Muestra la lista que arrancó previo a las elecciones de octubre de 2023. Sus primeras dos creaciones:
- “Que no te vendan gato por león”.
- “¿Salir de la grieta para tirarse al abismo?”.
Y elige sus dos favoritas de una nómina que seguirá creciendo:
Sobre el veto al aumento de las jubilaciones: “Milei, paparulo, metete el veto en el culo”.
Sobre el desfinanciamiento de las universidades: “Milei: la UBA también tiene las facultades alteradas”.
Juan Manuel le cuenta a lavaca lo que presagia para él después de las elecciones: “Se profundizará el desastre, sea porque pierda el gobierno o porque gane, de cualquier forma tienen la orden de hacer todo tipo de reformas. Como respuesta en la calle estamos siendo 4 gatos locos, algo que no me entra en la cabeza porque este es el peor gobierno de la historia”.

Sobre el cierre de la marcha, en uno de los varios actos que se armaron en esta plaza, Virginia, de Jubilados Insurgentes y megáfono en mano, describió que la crisis que el país está atravesando no es nueva: “Estuvo Krieger Vassena con Onganía, Martínez de Hoz con la última dictadura, Cavallo con Menem, Macri con Caputo y Sturzenegger, que son los mismos que ahora están con este energúmeno”. La línea de tiempo que hiló Virginia ubica ministros de economía con dictaduras y gobiernos constitucionales en épocas distintas, con un detalle que a su criterio sigue permaneciendo impune: “La economía neoliberal”.
Allí radica la lucha de estos miércoles, dice. Su sostenibilidad. Porque el miércoles que viene, pase lo que pase, seguirán viniendo a la plaza para continuar marchando. “Estar presente es estar activo, lo que significa estar lúcido”, define.
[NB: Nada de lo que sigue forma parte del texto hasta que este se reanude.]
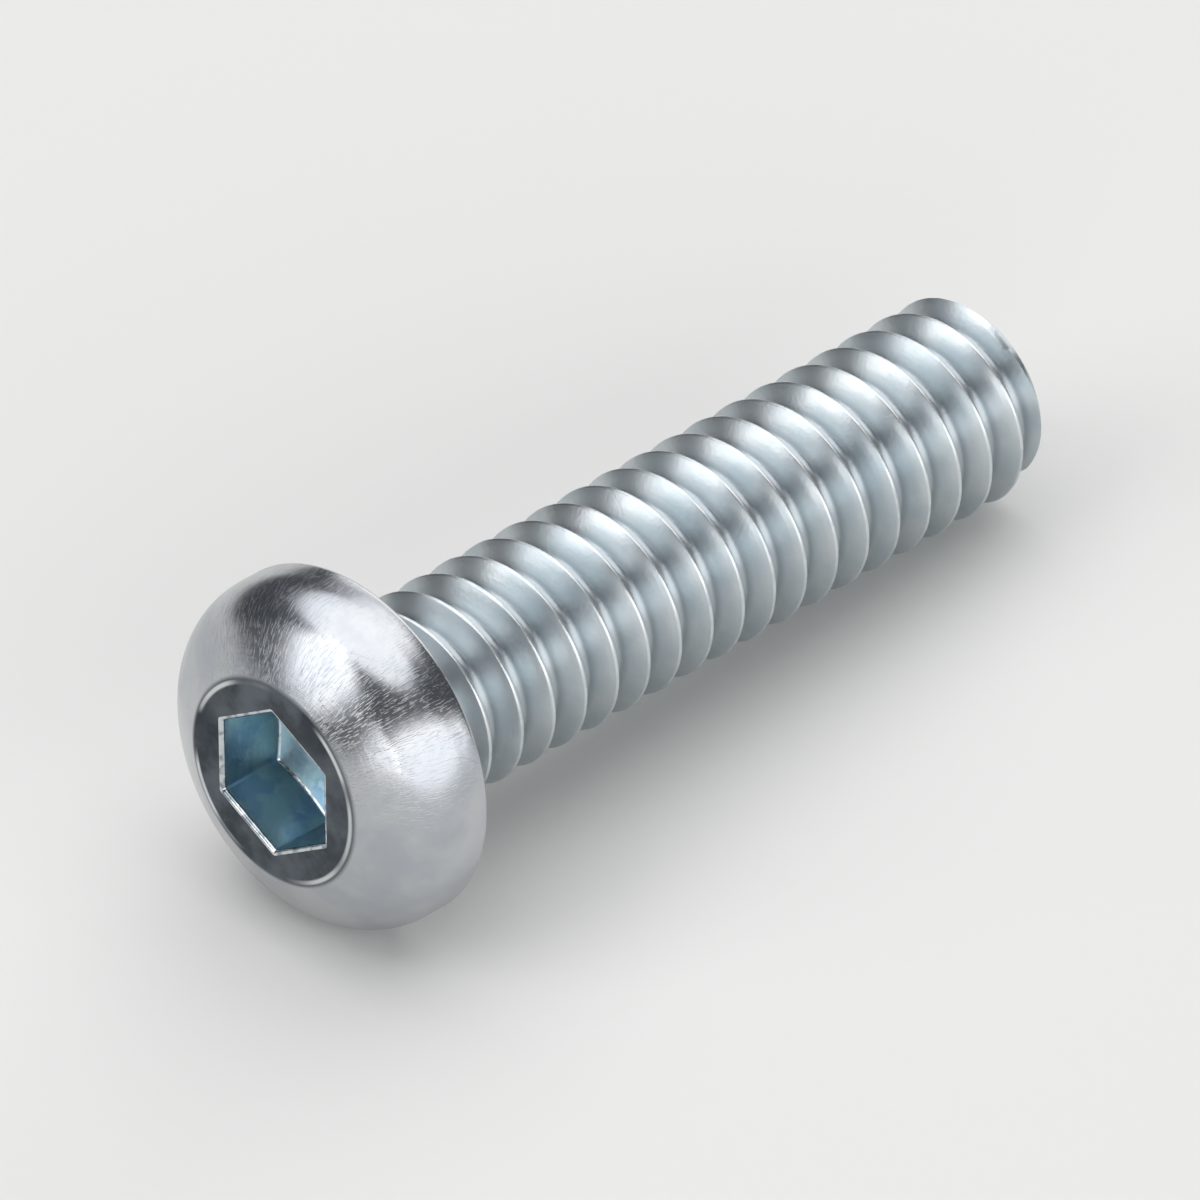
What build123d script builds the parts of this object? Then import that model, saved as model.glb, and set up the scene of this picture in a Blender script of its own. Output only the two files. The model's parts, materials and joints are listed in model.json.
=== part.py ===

Carlos Dawlowfki tiene 75 años y se convirtió en un emblema de esa lucidez luego de ser reprimido por la Policía a principio de marzo. Llevaba una camiseta del club Chacarita y en solidaridad con él, una semana después la mayoría de las hinchadas del fútbol argentino organizaron un masivo acompañamiento. Ese 12 de marzo fue, justamente, la tarde en que el gendarme Héctor Guerrero hirió con una granada de gas lacrimógeno lanzada con total ilegalidad al fotógrafo Pablo Grillo (todavía en rehabilitación) y el prefecto Sebastián Martínez le disparó y le sacó un ojo a Jonathan Navarro, quien al igual que Carlos también llevaba la remera de Chaca.
Carlos es parte de la organización de jubilados autoconvocados “Los 12 Apóstoles” y habla con lavaca: “Hoy fui a acompañar a las personas con discapacidad y me di cuenta el dolor que hay internamente. Una tristeza total. Y entendí por qué estamos acá, cada miércoles. Y sentí un orgullo grande por la constancia que llevamos”.
La gente lo reconoce y le pide sacarse fotos con él. “Estás muy solicitado hoy”, lo jode un amigo. Carlos se ríe, antes de ponerse serio: “Hay que aceptarlo, hoy somos una colonia. Pasé el 76 y el 2001, y nunca vi una cosa igual en cuanto a pérdida de soberanía”. De repente, le brota la esperanza: “Pero después del 26, volveremos a ser patria. Esperemos que el pueblo argentino tenga un poquito de memoria y recapacite. Lo único que pido es el bienestar para los pibes del Garrahan y con discapacidad. A mí me quedarán 3, 4, 5 años; tengo un infarto, un stent, así que lucho por mis nietos, por mis hijos, por ustedes”.

Carlos hace crítica y también autocrítica. “Nosotros tenemos un país espectacular, pero nos equivocamos. Los mayores tenemos un poco de culpa sobre lo que ocurrió en las últimas elecciones: no asesoramos a nuestros nietos e hijos sobre lo que podía venir y finalmente llegó. Y en eso también tiene que ver la realidad económica. Antes nos juntábamos para comer los domingos, ahora ya no se puede. No le llegamos a la juventud, que votó a la derecha, a una persona que no está en sus cabales”.
Remata Carlos, antes de que le pidan una selfie: “Nosotros ya estamos jugados pero no rendidos. Estos viejos meados -como nos dicen- vamos a luchar hasta nuestra última gota. Y cuando pasen las elecciones, acá seguiremos estando: soñando lo mejor para nuestro país”.